De Cristina de Pisano a Bertrand Russell, de Voltaire a Arthur C. Clarke, de David Hume a Harriet Taylor Mill, Humanamente possível é um irrecusável convite à celebração do espírito humano, um livro crucial para o mundo polarizado em que vivemos hoje, além de uma leitura agradabilíssima. De um jeito leve, bem-humorado e ao mesmo tempo erudito, Sarah Bakewell resgata a melhor parte de sermos apenas... humanos. 


No Futuro: Liderar é uma Jornada Cósmica 

E o que nos aguarda no futuro? O livro "A Terra é Excepcional?" de Mario Livio coloca talvez o desafio de liderança mais profundo de todos. Se o Universo, de fato, "lidera os desafios e a expansão desde o início da vida", como sugere a premissa, nosso papel é o de aprendizes e parceiros nessa jornada cósmica. 

A busca por vida extraterrestre não é apenas uma empreitada científica; é um ato de liderança da espécie humana perante o cosmos. Liderar nesse contexto significa: 

  1. Liderar com Humildade: A possibilidade de a Terra ser excepcional nos força a abandonar qualquer arrogância antropocêntrica. Somos talvez apenas um experimento em um vasto universo de possibilidades. 

  1. Liderar com Visão: É mobilizar recursos e cérebros em prol de uma questão que transcende fronteiras nacionais: "Estamos sós?". Esta é a última fronteira da exploração e da curiosidade humana. 

  1. Liderar como Espécie: Encontrar vida além da Terra forçaria uma redefinição total da identidade humana. A liderança precisaria então unir o planeta sob uma nova consciência: a de que somos uma única civilização entre (possivelmente) muitas, com a responsabilidade de representar a vida de forma sábia no palco cósmico. 



Por muito tempo, cientistas se perguntaram como a vida pode ter emergido da química inanimada, ou se ela existe apenas na Terra. Charles Darwin especulou no século XIX sobre a vida como conhecemos ter começado em um lago morno. Alguns de seus contemporâneos acreditavam que havia vida em Marte. À época, parecia inevitável que, a essa altura, já teríamos essas respostas, o que ainda não aconteceu. 

No entanto, como o astrofísico Mario Livio e o biólogo molecular e ganhador do Nobel Jack Szostak revelam neste livro, o véu que ainda encobre esta questão está finalmente sendo levantado. Baseando-se em descobertas recentes, os autores explicam como os blocos fundamentais da vida ― como o RNA, os aminoácidos e as células ― poderiam ter surgido do caos primordial do planeta.

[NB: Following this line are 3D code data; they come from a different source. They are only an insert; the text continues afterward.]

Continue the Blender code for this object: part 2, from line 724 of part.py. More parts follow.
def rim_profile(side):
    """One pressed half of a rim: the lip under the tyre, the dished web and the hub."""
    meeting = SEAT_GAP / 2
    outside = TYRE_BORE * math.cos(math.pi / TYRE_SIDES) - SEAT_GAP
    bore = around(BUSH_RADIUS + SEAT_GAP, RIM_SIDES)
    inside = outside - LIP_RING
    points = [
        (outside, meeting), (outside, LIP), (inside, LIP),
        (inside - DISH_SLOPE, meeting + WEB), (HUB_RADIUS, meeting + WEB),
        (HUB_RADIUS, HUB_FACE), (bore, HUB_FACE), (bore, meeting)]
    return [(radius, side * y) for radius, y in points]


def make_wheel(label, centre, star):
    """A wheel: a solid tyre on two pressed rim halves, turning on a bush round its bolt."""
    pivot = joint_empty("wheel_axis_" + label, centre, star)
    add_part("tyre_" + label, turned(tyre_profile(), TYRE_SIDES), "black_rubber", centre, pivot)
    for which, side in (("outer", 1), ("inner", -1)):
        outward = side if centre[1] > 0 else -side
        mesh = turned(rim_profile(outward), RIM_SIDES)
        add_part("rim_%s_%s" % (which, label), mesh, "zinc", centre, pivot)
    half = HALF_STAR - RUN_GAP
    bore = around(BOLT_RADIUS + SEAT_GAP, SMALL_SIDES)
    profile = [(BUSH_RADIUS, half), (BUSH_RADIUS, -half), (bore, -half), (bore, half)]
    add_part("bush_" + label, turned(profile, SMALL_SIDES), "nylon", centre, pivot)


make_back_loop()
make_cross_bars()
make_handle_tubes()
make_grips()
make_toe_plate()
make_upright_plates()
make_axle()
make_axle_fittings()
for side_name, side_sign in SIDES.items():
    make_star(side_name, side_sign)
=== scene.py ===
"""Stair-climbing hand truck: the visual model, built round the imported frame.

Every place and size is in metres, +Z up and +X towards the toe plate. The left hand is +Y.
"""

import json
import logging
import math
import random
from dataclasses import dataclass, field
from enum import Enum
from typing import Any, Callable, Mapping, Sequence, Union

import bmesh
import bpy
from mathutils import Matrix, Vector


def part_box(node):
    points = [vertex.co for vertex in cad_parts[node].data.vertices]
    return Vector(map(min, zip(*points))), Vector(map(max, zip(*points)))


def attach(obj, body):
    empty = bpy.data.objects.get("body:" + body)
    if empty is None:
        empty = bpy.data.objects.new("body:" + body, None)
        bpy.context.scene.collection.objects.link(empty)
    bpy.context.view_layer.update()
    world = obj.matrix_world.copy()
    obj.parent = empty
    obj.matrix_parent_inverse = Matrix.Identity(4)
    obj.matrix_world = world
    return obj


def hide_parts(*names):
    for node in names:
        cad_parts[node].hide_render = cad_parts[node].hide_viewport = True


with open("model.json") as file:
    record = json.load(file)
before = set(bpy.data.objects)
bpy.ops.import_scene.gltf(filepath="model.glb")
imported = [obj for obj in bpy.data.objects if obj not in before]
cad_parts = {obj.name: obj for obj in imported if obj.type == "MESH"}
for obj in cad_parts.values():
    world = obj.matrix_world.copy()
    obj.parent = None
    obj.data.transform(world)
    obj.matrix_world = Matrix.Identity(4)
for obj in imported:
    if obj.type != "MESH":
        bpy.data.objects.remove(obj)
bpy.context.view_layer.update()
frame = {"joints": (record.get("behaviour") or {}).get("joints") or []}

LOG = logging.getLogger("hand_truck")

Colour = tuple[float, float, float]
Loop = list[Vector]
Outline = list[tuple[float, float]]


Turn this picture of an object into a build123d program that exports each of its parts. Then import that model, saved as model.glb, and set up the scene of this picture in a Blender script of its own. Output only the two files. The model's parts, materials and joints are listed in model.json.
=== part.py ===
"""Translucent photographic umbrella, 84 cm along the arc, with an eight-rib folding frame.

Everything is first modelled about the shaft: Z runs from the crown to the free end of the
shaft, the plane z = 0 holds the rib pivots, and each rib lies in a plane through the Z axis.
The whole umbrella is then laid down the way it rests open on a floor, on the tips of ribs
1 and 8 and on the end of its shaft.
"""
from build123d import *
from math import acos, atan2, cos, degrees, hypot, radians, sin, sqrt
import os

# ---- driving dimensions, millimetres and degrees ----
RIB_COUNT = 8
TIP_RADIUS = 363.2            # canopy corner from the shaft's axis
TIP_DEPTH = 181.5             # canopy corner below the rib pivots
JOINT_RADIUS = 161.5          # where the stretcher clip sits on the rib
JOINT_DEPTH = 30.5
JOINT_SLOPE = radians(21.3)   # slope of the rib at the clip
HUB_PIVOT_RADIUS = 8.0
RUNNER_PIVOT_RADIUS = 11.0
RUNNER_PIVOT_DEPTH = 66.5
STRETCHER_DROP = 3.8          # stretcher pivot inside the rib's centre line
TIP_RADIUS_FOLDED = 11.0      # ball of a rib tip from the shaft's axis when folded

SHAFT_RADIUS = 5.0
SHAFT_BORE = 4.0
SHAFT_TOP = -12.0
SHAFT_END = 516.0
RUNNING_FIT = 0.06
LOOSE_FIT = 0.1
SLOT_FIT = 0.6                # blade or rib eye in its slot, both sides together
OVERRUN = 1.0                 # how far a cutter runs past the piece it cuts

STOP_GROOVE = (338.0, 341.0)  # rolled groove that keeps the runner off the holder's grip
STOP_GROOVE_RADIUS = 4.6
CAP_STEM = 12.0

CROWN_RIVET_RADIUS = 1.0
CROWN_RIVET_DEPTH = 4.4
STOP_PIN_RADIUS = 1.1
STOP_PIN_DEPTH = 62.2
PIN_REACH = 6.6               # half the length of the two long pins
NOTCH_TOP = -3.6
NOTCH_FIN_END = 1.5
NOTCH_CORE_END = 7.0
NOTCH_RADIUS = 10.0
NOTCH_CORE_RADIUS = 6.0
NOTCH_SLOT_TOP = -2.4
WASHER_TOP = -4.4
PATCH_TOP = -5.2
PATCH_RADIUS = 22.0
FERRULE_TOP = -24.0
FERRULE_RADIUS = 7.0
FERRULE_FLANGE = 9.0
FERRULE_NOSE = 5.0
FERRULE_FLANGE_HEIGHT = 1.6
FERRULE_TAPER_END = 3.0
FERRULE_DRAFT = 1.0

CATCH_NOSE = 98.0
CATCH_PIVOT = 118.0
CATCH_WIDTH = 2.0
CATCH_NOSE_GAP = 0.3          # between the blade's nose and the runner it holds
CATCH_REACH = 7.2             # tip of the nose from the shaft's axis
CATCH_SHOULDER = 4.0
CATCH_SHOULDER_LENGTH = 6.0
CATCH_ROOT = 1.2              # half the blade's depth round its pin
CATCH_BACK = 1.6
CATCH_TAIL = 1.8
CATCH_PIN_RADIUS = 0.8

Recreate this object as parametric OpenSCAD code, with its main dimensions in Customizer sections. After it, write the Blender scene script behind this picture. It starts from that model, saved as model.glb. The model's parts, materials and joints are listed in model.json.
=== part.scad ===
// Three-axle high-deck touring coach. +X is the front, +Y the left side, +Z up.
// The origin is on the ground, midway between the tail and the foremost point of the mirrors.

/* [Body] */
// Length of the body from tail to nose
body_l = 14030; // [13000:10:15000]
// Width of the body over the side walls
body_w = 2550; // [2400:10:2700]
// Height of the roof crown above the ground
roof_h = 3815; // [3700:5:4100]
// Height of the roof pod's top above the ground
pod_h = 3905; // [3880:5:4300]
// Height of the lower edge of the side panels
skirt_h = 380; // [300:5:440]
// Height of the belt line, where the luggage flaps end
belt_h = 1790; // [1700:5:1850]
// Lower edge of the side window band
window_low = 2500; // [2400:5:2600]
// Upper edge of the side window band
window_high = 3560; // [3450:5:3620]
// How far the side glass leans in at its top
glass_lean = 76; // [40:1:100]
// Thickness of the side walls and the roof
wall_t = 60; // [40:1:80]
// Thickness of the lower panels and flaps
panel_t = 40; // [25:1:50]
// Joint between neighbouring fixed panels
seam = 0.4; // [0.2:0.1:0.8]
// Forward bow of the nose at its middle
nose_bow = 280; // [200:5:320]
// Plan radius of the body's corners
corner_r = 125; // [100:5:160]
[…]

Além disso, discutem de forma multidisciplinar a busca por vida além da Terra, considerando tanto formas que conhecemos como possíveis variações. 

Seria a vida o resultado de um acidente ou um imperativo químico? A Terra é excepcional? é uma reflexão profunda sobre a origem e o destino da vida no universo, escrita por dois dos principais pensadores sobre este tema na atualidade. 

“A situação mudou drasticamente nas últimas três décadas. As tentativas de responder a essas exatas perguntas ― Como começou a vida na Terra? Estamos sozinhos na Via Láctea? ― tornaram-se duas das fronteiras mais vibrantes e dinâmicas da investigação científica. 

Notavelmente, as respostas para essas questões dependem de uma terceira pergunta, que é relativamente simples de formular, certamente bem definida e sem dúvida possível de responder (pelo menos em princípio): qual é a probabilidade de surgir vida na superfície de um planeta potencialmente habitável?” 

 Conclusão 

A jornada da liderança, portanto, evolui do comando tático para a sobrevivência imediata, passando pela gestão da complexidade humana e de suas ideias, até chegar à representação de nossa espécie em um diálogo cósmico. De Shackleton no gelo, guiando seus homens para a segurança, à humanidade olhando para as estrelas em busca de seus pares, o fio condutor é a coragem de enfrentar o desconhecido. Liderar é, em última análise, manter o navio da esperança e da curiosidade à flutuar – seja no oceano congelado da Antártida, no mar turbulento das ideias ou no vazio silencioso e promissor do espaço.